The new chip, code-named Kal-El, features a quad-core ARM Cortex A9 CPU and a 12-core GeForce graphics processor, as well as a fifth "companion" processor for improved power management, as reported by Wired.
Nvidia is touting the chip as "the world's first mobile quad core." The CPU reaches speeds of 1.4GHz in single-core mode and 1.3GHz in quad-core. The companion core runs at 500 megahertz, ready to take over for simple tasks such as light web browsing and music playback.
The company claims that, when matched up against Apple's custom A5 chip, the Tegra 3 is two times faster at video transcoding and photo stitching.
New Tegra chips will arrive at the pace of one per year through 2014. The fourth-generation Tegra, code-named Wayne, will be ten times faster than the Tegra 2, VentureBeat reports.
More than meets the eye
Asus has revealed that its Transformer Prime tablet will be the first to feature the Tegra 3. As an upgraded version of the original Eee Pad Transformer tablet, the device will sport an 8-megapixel rear camera, 1.2-megapixel front-facing camera, 1GB of RAM and a 10-inch, 1280 x 800 screen. As for battery life, Asus promises 12 hours of HD video playback on the tablet.

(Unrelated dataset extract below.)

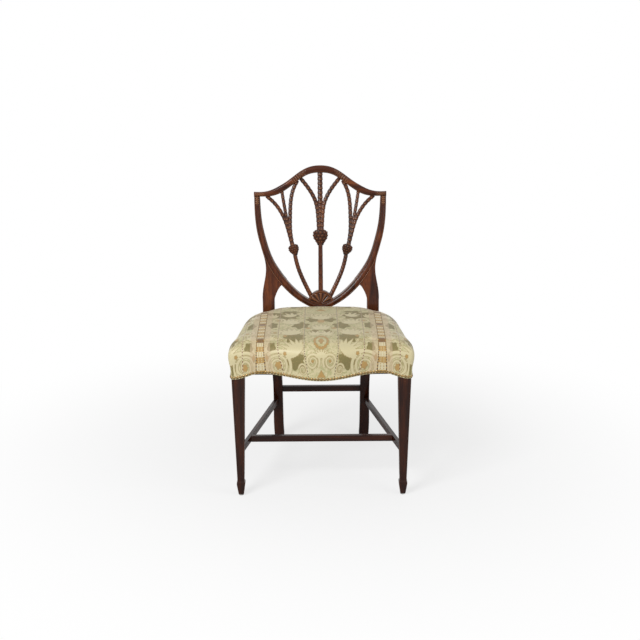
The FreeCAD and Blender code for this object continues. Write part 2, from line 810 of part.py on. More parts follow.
def skin_solid(curves):
    """Solid under a smooth skin through closed curves that share their parameters, with flat ends."""
    rows = [curve.getPoles() for curve in curves]
    heights = [0.0]
    for lower, upper in zip(rows, rows[1:]):
        heights.append(heights[-1] + lower[0].distanceToPoint(upper[0]))
    profiles = []
    for column in zip(*rows):
        profile = Part.BSplineCurve()
        profile.interpolate(Points=list(column), Parameters=heights)
        profiles.append(profile)
    first = profiles[0]
    skin = Part.BSplineSurface()
    skin.buildFromPolesMultsKnots([profile.getPoles() for profile in profiles], curves[0].getMultiplicities(),
                                  first.getMultiplicities(), curves[0].getKnots(), first.getKnots(),
                                  True, False, curves[0].Degree, first.Degree)
    ends = [Part.Face(Part.Wire(curve.toShape())) for curve in (curves[0], curves[-1])]
    shell = Part.makeShell([skin.toShape()] + ends)
    shell.sewShape()
    return Part.makeSolid(Part.Shell(shell.Faces))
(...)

32GB and 64GB versions of the tablets will cost $499 and $599, respectively, when they arrive next month. The device will launch first with Android Honeycomb 3.2, with an over-the-air update to Android 4.0 Ice Cream Sandwich to arrive shortly after launch.
Asus' Eee Pad Transformer Prime tablet is the first to feature the Tegra 3.
Leaked reports suggest that HTC will be the first to put the Tegra 3 to use in a smartphone. The so-called HTC Edge is expected to be the first quad-core phone when it arrives in early 2012.
Apples to Apples
For its part, Apple is said to be readying its own quad-core A6 CPU for release early next year. Varying reports have pegged either Samsung or Taiwan Semiconductor Manufacturing Company as the supplier. The A6 will reportedly be based on 28-nanometer processing technology.
Earlier this year, quad-core ARM CPU support was discovered hidden inside Apple's Xcode developer tool. Apple's current chip, the dual-core A5, which is also based off of ARM's Cortex 9 processor, offers graphics processing up to nine times faster than the A4.